You saw in my post on Shoot the Light, Charles Glatzer’s presentation, that I gave an overview of his seminar. Now I am going more in-depth to things he tried to stress on the photographers in attendance. When an amateur gets a camera in the first few years of ownership, they usually focus on settings to acclimate themselves to all the options available to them. So instead of thinking about the image itself, they focus on everything else but the subject of the image.
Unless of course, they use auto settings, which Charles made sure those in attendance did not want to do. The mentality is that you “take photos”. That is what using auto settings is, just taking photos since the camera is determining the exposure; correctly or incorrectly.
Many think camera equipment makes the photographer, like there’s a secret to the equipment that the pros use to create great images. Notice I said create, not take. Yet Charles said that amazing photography can be had with some of the most basic gear, as long as it is in the hands of someone knowing how to use that equipment. He gave the example of images on 500px. Some very talented amateurs are found there.
He stressed camera owners need to learn their equipment, period. The point he made was a lot goes into creating those great image, not just depressing the shutter and hoping for the best.
He said, “A photographer should envision the final image before they ever have their subject in sight.” A good photographer will plan ahead, research the place, time of day and subject to be photographed; understand the lighting and weather conditions, and all possible variables they may encounter. The importance of this planning is key.

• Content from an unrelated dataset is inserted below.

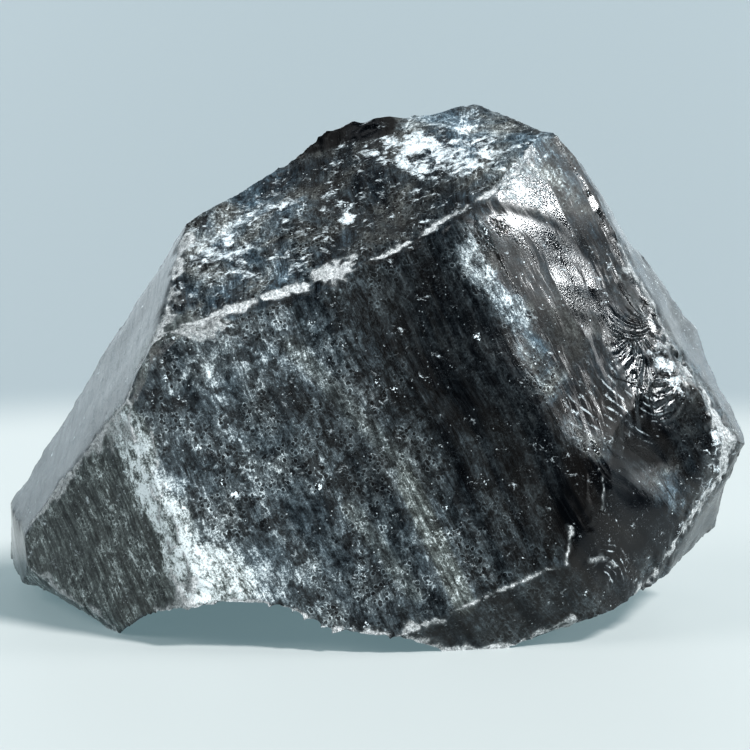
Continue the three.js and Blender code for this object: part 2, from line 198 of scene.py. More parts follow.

Photographers tell you an important element is some kind of story-telling in the image. Sure, story-telling embedded in a photo sounds like a great idea, but do all photos really tell a story? Some viewers may never see a story and some may see stories in the photo you never saw yourself. Charles said something like this at his talk.
I suppose that’s what makes a photograph work. It means different things to different people. I myself don’t see a story when I take a photo, but may see one after. I might see a vision in my head, and then hope I can make a connection with the viewer. If I can make a connection with a photo I take, then I have succeeded I suppose.
One thing Glatzer mentioned, have the subject make a connection with you the photographer. Eye contact helps make a connection with the viewer and helps create a story in the image.
Many would think wildlife photographers can’t envision their shot. Animal behavior cannot be foreseen. But, Charles noted that nature photographers need to plan more than anyone would think. They need to know where their subject will be, when it is likely to be in that place, and what it might be doing when it arrives.
I suppose I can check off knowing where and when my subject will be in a location, plus what they might be doing, but as for his specialized preparation like what to wear or if I need a blind, that has never come up for me. That preparation is beyond my ability to haul around all the stuff one needs for an extended stay.
When you take all these factors into account, you realize it is no small feat that the best wildlife photographers, such as Charles Glatzer, work very hard to get a limited number of publishable images. But they still have to pray the animals do what they envision. Certainly, they get skunked many time.
Another great photographer I admire is Paul Nicken. I saw a presentation by him here in Buffalo a few years ago. He is passionate in his nature and marine photography which shows conservation of species and habitat, art, and science in every image. His shots face to face with a leopard seal are once in a lifetime shots. I might see whales from a big boat, but never will I see a gigantic leopard seal.
While I will never be able to get to the places of these two photographers, learning from them helps in other places I visit and gives me a lot to think about.